By: Jaxon Koehler, News Crew Member
As with many things this semester, the marching band is experiencing serious changes as COVID-19 finds its way onto campus. It was announced early in this football season the Iowa State Cyclone Varsity Marching Band will be unable to march at football games for the foreseeable future. To accomplish the ultimate goal of lowering infection rates, the marching band is taking new measures to prevent the spread. “Right now, we’re planning on playing in the stands, play every game, playing in the stands and staying six feet apart,” says Crayton Mitchell, freshman and new marching band member.
The changes are a complete turnaround for the band, who, in the past, has learned new routines and shows for every game and has rehearsed every single night. “Usually rehearsals are everyday, now I don’t go to band on Tuesdays because that’s when the opposite band goes.”
Social distancing and mask rules are also in place for all rehearsals. Mitchell explains, “We do play our instrument through the mask, so we have a special mask that is magnetized. So you have to put the trumpet through one slot and out another slot in the mask… It’s very interesting. I don’t really enjoy it, but it works.”
There is a glimmer of hope for the marching band with what is called a “Band Day,” where they would be able to show off the hard work they’ve put in for the season. “…we are still learning marching stuff because we have the time and… we might have a band day if everything goes correctly, which I think would be a lot of fun.”
Mitchell notes his concerns by recalling his time in high school, saying that he did not want to become a drum major at the time because “one of my favorite parts of marching band is the marching,” something he won’t be able to do this year.

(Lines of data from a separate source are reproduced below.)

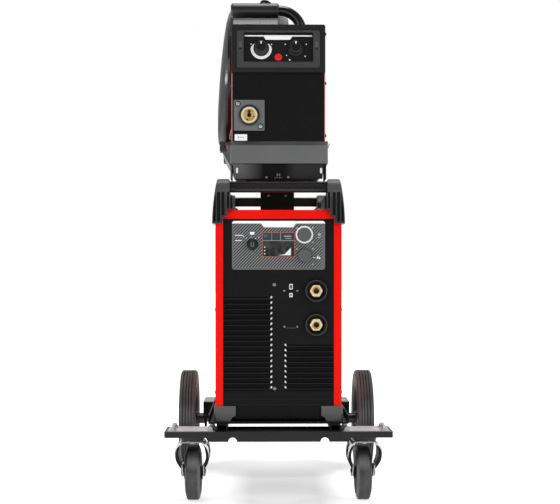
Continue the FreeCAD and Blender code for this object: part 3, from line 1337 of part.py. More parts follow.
def dome_sections(inset):
    """Left outline of the cover: (x, top of the ring, bottom of the ring), from the seam outwards."""
    top = SPOOL_Z + HOOD_R
    low = SPOOL_Z - HOOD_R
    left = -BOX_HALF - SEAT - DOOR_SHEET
    rings = [(left, top, low), (left - 7, top - 3, low - 5), (left - 13, top - 11, low - 9),
             (left - 19, top - 34, low - 12), (left - 25, top - 70, low - 13),
             (left - 31, top - 120, low - 11),
             (left - 36, top - 175, low - 7), (left - 40, top - 235, low - 1),
             (left - 41.5, top - 285, low + 22)]
    return [(x + inset * 0.8, high - inset, under + inset) for x, high, under in rings]


def dome(inset):
    wires = []
    for x, high, under in dome_sections(inset):
        r = (high - under) / 2
        centre = Vector(x, SPOOL_Y, (high + under) / 2)
        wires.append(Part.Wire(Part.makeCircle(r, centre, Vector(-1, 0, 0))))
    return Part.makeLoft(wires, True, True)


# Spool cover: the domed moulding on the door, with the half of the hood over the roof in one piece
def spool_cover():
    left = -BOX_HALF - SEAT - DOOR_SHEET
    shell = dome(0).cut(dome(HOOD_WALL))
    ring = spool_clear(HOOD_R, left, SEAM_X - SEAT).cut(spool_clear(HOOD_R - HOOD_WALL, left - 1,
                                                                    SEAM_X + 1))
    above = box((left, SEAM_X), (SPOOL_Y - HOOD_R - 1, SPOOL_Y + HOOD_R + 1),
                (BOX_TOP + SEAT, SPOOL_Z + HOOD_R + 1))
    return joined(shell, ring.common(above))


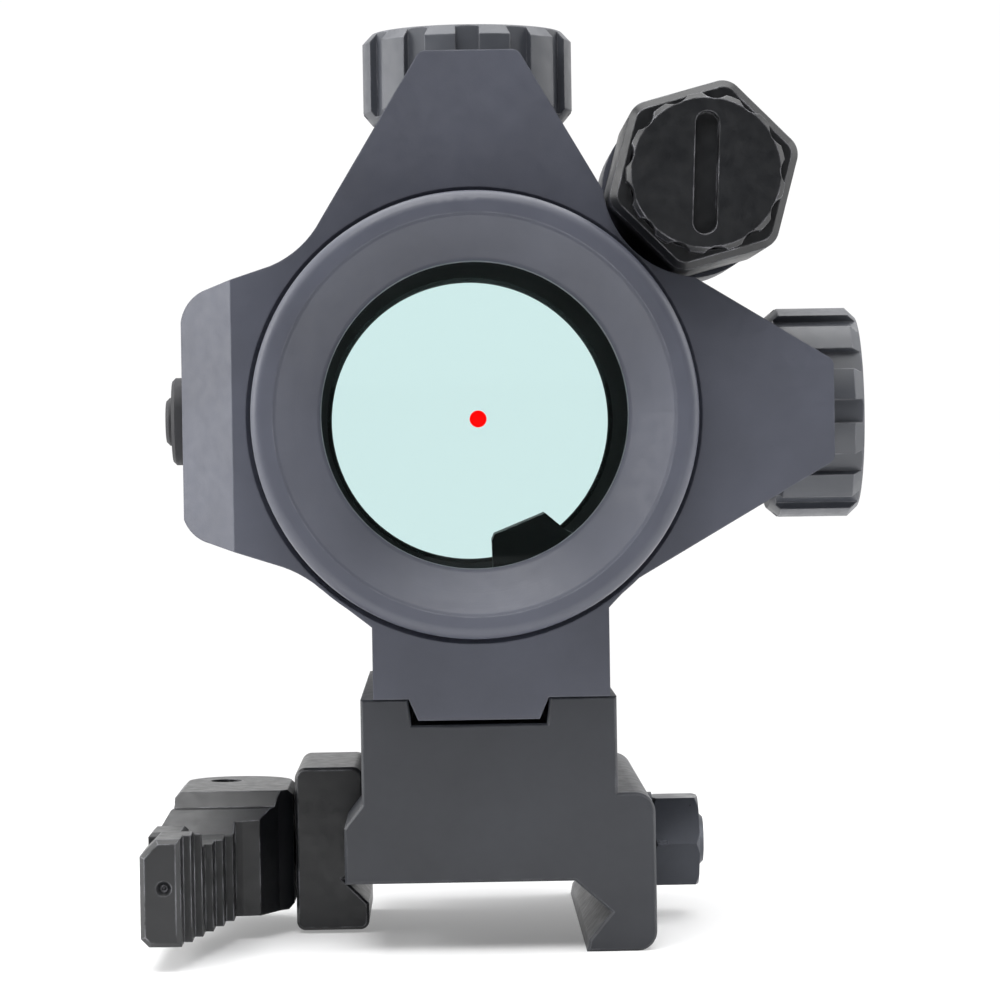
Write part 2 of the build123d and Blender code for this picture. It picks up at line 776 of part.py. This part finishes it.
with BuildPart() as riser_screws:
    with BuildSketch(Plane.XY.offset(0.4)):
        with Locations(*riser_screw_places):
            Circle(3.5)
    extrude(amount=3.8)
    with BuildSketch(Plane.XY.offset(4.2)):
        with Locations(*riser_screw_places):
            Circle(1.95)
    extrude(amount=13.8)
    with BuildSketch(Plane.XY.offset(0.3)):
        with Locations(*riser_screw_places):
            RegularPolygon(1.5, 6, major_radius=False)
    extrude(amount=2.2, mode=Mode.SUBTRACT)
pieces["riser_screws"] = riser_screws

with BuildPart() as clamp_jaw:
    with BuildSketch(rear_view(jaw_rear, 0)):
        with BuildLine():
            Polyline(
                (jaw_face, 8.8), (jaw_inner, 8.8), (jaw_inner, 0.1), (-12.2, -1.25),
                (-10.0, -3.45), (-10.0, -5.8), (jaw_face, -5.8),
                close=True,
            )
        make_face()
    extrude(amount=-(jaw_front - jaw_rear))
    jaw_corners = clamp_jaw.edges().filter_by(Axis.Y)
    fillet(jaw_corners.sort_by(Axis.Z)[-2:], 1.0)
    fillet(jaw_corners.sort_by(Axis.Z)[:2], 0.8)
    chamfer(clamp_jaw.faces().sort_by(Axis.Y)[0].outer_wire().edges(), 0.25)
    chamfer(clamp_jaw.faces().sort_by(Axis.Y)[-1].outer_wire().edges(), 0.25)
    revolve(rod(bolt_line, bolt_radius + 0.09, -18, -9), axis=spin_axis(bolt_line),
            mode=Mode.SUBTRACT)
    with Locations(Plane(origin=(jaw_inner, bolt_y, spring_z), x_dir=(0, 1, 0), z_dir=(1, 0, 0))):
        with Locations((spring_offset, 0), (-spring_offset, 0)):
            Hole(1.35, depth=3.15)
pieces["clamp_jaw"] = clamp_jaw

with BuildPart() as jaw_springs:
    for side in (-1, 1):
        spring_base = Plane(
            origin=(-13.5, bolt_y + side * spring_offset, spring_z), x_dir=(0, 1, 0), z_dir=(1, 0, 0)
        )
        with Locations(spring_base):
            add(coil(0.95, 0.18, 4.9, 5))
pieces["jaw_springs"] = jaw_springs

with BuildPart() as cross_bolt:
    revolve(
        half_section(
            bolt_line,
            [(0, -16.4), (bolt_radius, -16.4), (bolt_radius, 20.3), (bolt_radius - 0.4, 20.7),
             (0, 20.7)],
        ),
        axis=spin_axis(bolt_line),
    )
    with BuildSketch(Plane.XY.offset(bolt_z - 1.5)):
        with Locations(((pin_x - 16.4) / 2, bolt_y)):
            Rectangle(-16.4 - pin_x, 3.8)
        with Locations((pin_x, bolt_y)):
            Circle(3.6)
            Circle(pin_radius + 0.05, mode=Mode.SUBTRACT)
    extrude(amount=3.0)
pieces["cross_bolt"] = cross_bolt

with BuildPart() as bolt_washer:
    with BuildSketch(bolt_line.offset(15.0)):
        Circle(4.4)
        Circle(bolt_radius + 0.1, mode=Mode.SUBTRACT)
    extrude(amount=1.0)
pieces["bolt_washer"] = bolt_washer

with BuildPart() as bolt_nut:
    with BuildSketch(bolt_line.offset(16.0)):
        RegularPolygon(4.0, 6, major_radius=False)
    extrude(amount=4.2)
    # turned bevel on both ends of the hexagon
    revolve(
        half_section(bolt_line, [(0, 16.0), (4.15, 16.0), (4.7, 16.4), (4.7, 19.8), (4.15, 20.2),
                                 (0, 20.2)]),
        axis=spin_axis(bolt_line),
        mode=Mode.INTERSECT,
    )
    revolve(rod(bolt_line, bolt_radius + 0.02, 15, 21), axis=spin_axis(bolt_line),
            mode=Mode.SUBTRACT)
pieces["bolt_nut"] = bolt_nut

# ---- quick-detach lever with its cam, pin and lock button ----
stair_count = 6
stair_start = (-25.1, thumb_rear)
stair_end = (-21.0, -11.0)
tab_x = (-28.5, -25.45)
tab_y = (-21.5, -15.5)
tab_z = (1.7, 4.7)
tab_pocket_floor = 0.5
spring_hole_floor = -2.4


def cam_point(radius, degrees):
    """Point of the hub's outline at this distance and direction from the lever pin."""
    turn = math.radians(degrees)
    return (pin_x + radius * math.cos(turn), bolt_y + radius * math.sin(turn))


def stair_points():
    """Serrated inner face of the arm, from the thumb end towards the hub."""
    step_x = (stair_end[0] - stair_start[0]) / stair_count
    step_y = (stair_end[1] - stair_start[1]) / stair_count
    points = [stair_start]
    for step in range(1, stair_count + 1):
        ledge_y = stair_start[1] + step * step_y
        points.append((stair_start[0] + (step - 1) * step_x, ledge_y))
        points.append((stair_start[0] + step * step_x, ledge_y))
    return points


with BuildPart() as qd_lever:
    with BuildSketch(Plane.XY.offset(lever_floor)):
        with BuildLine():
            Polyline(*stair_points())
            Polyline(stair_end, (-19.5, -10.8), (-18.0, -7.6), (pin_x + cam_closed, -6.0),
                     cam_point(cam_closed, 0))
            ThreePointArc(cam_point(cam_closed, 0), cam_point((cam_closed + cam_open) / 2, 50),
                          cam_point(cam_open, 100))
            ThreePointArc(cam_point(cam_open, 100), cam_point(4.35, 140), cam_point(4.0, 180))
            Polyline(cam_point(4.0, 180), (pin_x - 4.0, -8.0), (-28.5, -13.0), (-28.5, thumb_rear),
                     stair_start)
        make_face()
    extrude(amount=lever_top - lever_floor)
    # the arm is lower than the hub, and rises again at the thumb end
    with BuildSketch(Plane(origin=(-30, 0, 0), x_dir=(0, 1, 0), z_dir=(1, 0, 0))):
        with BuildLine():
            Polyline((-33, thumb_top), (-24.6, thumb_top), (-23.6, arm_top), (-13.0, arm_top),
                     (-9.0, 5.4), (-8.2, 5.5), (-7.2, 6.95), (-7.2, 9), (-33, 9), close=True)
        make_face()
    extrude(amount=20, mode=Mode.SUBTRACT)
    outer_side = qd_lever.edges().filter_by(Axis.Y).group_by(Axis.X)[0]
    chamfer(outer_side.sort_by(Axis.Z)[-1], 1.4)
    chamfer(outer_side.sort_by(Axis.Z)[0], 0.7)
    thumb_end = qd_lever.faces().sort_by(Axis.Y)[0]
    chamfer(thumb_end.outer_wire().edges(), 0.4)
    hub_rims = qd_lever.edges().filter_by(GeomType.CIRCLE)
    chamfer(hub_rims.group_by(Axis.Z)[0] + hub_rims.group_by(Axis.Z)[-1], 0.5)
    # clevis slot for the bolt's eye, then the pin hole
    with Locations((pin_x, bolt_y + 3.0, bolt_z)):
        Box(20, 14, 3.5, mode=Mode.SUBTRACT)
    with Locations((pin_x, bolt_y, 0)):
        Cylinder(pin_radius + 0.01, 30, mode=Mode.SUBTRACT)
    # open-sided pocket for the lock button, with its spring hole
    with Locations(((tab_x[0] - 1 + tab_x[1] + 0.12) / 2, (tab_y[0] + tab_y[1]) / 2,
                    tab_pocket_floor + 3)):
        Box(tab_x[1] + 0.12 - tab_x[0] + 1, tab_y[1] - tab_y[0] + 0.24, 6, mode=Mode.SUBTRACT)
    with Locations(Plane.XY.offset(tab_pocket_floor)):
        with Locations((-26.9, -18.5)):
            Hole(1.15, depth=tab_pocket_floor - spring_hole_floor)
    # shallow dimple in the thumb's end
    with Locations(Plane(origin=(-26.5, thumb_rear, 1.0), x_dir=(1, 0, 0), z_dir=(0, -1, 0))):
        CounterSinkHole(0.3, 0.65, depth=0.5)
pieces["qd_lever"] = qd_lever

with BuildPart() as lever_pin:
    with BuildSketch(Plane.XY.offset(lever_floor + 0.4)):
        with Locations((pin_x, bolt_y)):
            Circle(pin_radius)
    extrude(amount=9.3)
pieces["lever_pin"] = lever_pin

with BuildPart() as lock_tab:
    with Locations(((tab_x[0] + tab_x[1]) / 2, (tab_y[0] + tab_y[1]) / 2, (tab_z[0] + tab_z[1]) / 2)):
        Box(tab_x[1] - tab_x[0], tab_y[1] - tab_y[0], tab_z[1] - tab_z[0])
    chamfer(lock_tab.faces().sort_by(Axis.Z)[-1].edges(), 0.35)
pieces["lock_tab"] = lock_tab

with BuildPart() as tab_spring:
    with Locations((-26.9, -18.5, spring_hole_floor)):
        add(coil(0.85, 0.16, tab_z[0] - spring_hole_floor, 5))
pieces["tab_spring"] = tab_spring

# ---- write one file per piece ----
os.makedirs("parts", exist_ok=True)
for name, piece in pieces.items():
    piece.part.label = name
    export_step(piece.part, f"parts/{name}.step")
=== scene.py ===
import json
import math

import bmesh
import bpy
from mathutils import Matrix, Vector


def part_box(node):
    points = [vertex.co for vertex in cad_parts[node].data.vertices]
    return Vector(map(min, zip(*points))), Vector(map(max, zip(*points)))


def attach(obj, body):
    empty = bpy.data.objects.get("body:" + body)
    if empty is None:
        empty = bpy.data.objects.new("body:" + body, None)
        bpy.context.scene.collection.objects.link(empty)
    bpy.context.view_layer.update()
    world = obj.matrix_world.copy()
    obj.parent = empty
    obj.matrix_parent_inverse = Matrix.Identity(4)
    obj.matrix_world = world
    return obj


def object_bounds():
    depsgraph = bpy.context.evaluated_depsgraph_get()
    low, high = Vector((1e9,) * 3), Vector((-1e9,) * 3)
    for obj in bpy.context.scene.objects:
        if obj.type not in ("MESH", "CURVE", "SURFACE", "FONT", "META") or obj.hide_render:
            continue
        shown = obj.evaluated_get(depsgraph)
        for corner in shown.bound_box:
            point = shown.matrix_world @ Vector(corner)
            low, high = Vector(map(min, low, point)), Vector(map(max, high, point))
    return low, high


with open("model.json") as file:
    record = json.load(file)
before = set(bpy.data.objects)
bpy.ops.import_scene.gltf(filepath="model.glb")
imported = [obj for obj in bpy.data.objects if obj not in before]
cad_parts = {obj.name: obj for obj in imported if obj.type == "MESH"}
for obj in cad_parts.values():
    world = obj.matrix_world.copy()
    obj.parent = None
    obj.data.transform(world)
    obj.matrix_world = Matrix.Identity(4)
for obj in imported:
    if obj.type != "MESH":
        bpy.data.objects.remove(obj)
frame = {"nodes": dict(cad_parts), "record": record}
cad_low, cad_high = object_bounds()
NODES = frame["nodes"]

MM = 0.001
AXIS_HEIGHT = 40 * MM       # optical axis above the rail seat
FLOOR_Z = cad_low.z
WHITE = (1.0, 1.0, 1.0, 1.0)

# ---------------------------------------------------------------- material building blocks


# Sockets of a Mix node in its colour form, which share their names with its other forms
MIX_FIRST, MIX_SECOND, MIX_RESULT = 6, 7, 2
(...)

He continues by saying, “It makes me sad… everyone wishes they were marching because without the marching in marching band it’s just really a band.”
This news, however, has not come as a shock to many on campus. New rules have been put into place in almost all aspects of daily life, from wearing masks to the dining halls to online classes to avoiding social gatherings altogether. The campus has been calling for everyone to do their part by sending mass emails detailing safe social distancing practices, announcing new rules, and putting up catchy slogans on televisions around campus.
“It makes sense,” Mitchell says, “They’re trying to do their best to keep everything as low with Covid as it is.”